Des investissements importants

Trois ans après le lancement de la phase pilote, la CMU, bien que devenue officiellement « obligatoire » n’avait pas enclenché sa vitesse de croisière. Selon les chiffres disponibles, sur une population de 24 millions d’habitants, seulement 1,55 million de personnes, étaient enrôlées en octobre 2019, dont moins de 200.000 personnes démunies.

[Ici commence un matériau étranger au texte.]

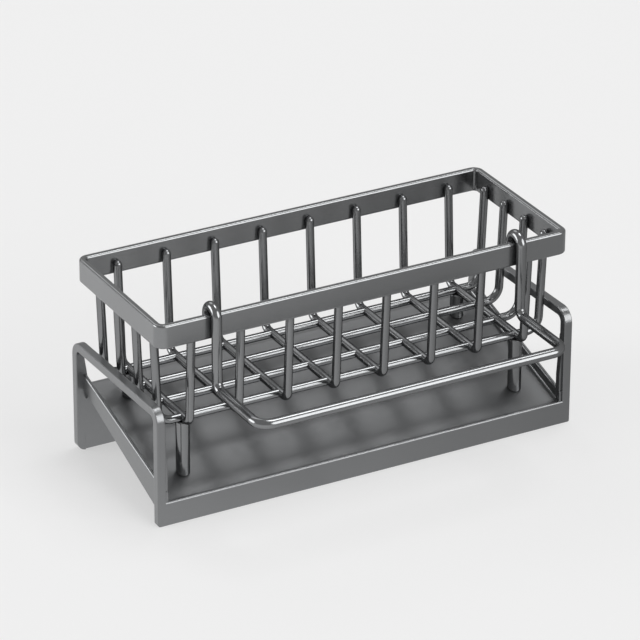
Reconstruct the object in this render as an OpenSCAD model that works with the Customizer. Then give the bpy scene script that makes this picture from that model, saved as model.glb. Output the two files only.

Le gouvernement poursuit toujours par ailleurs le vaste programme de construction, de réhabilitation et de modernisation des centres hospitaliers universitaires (CHU), des hôpitaux régionaux et généraux, et des centres de santé. Dans cette perspective, des investissements importants sont réalisés pour mettre le pays à niveau. Sur la période 2020-2024, ce n’est pas moins de 1 650 milliards de F CFA qui seront dégagés pour offrir un plateau technique à la hauteur des attentes des populations.

Souscription obligatoire

La Couverture maladie universelle (CMU) étant désormais l’assurance de base obligatoire pour tous ceux qui résident en Côte d’Ivoire, les autres assurances contre le risque maladie sont devenues des assurances « complémentaires ». Et, en l’occurrence, le gouvernement a imposé aux compagnies d’assurances d’obliger leurs clients souscripteurs d’une assurance complémentaire couvrant le risque maladie à être « en règle vis-à-vis de la CMU », c’est-à-dire d’y souscrire même s’ils ne bénéficient pas de ses prestations, comme il est désormais obligatoire de le faire, afin que tous contribuent à l’effort de solidarité nationale envers les plus démunis.  

De son côté, et en attendant de quadriller effectivement tout le territoire, la Cnam a déployé ses équipes sur le terrain pour accélérer le processus d’enrôlement de l’ensemble de la population.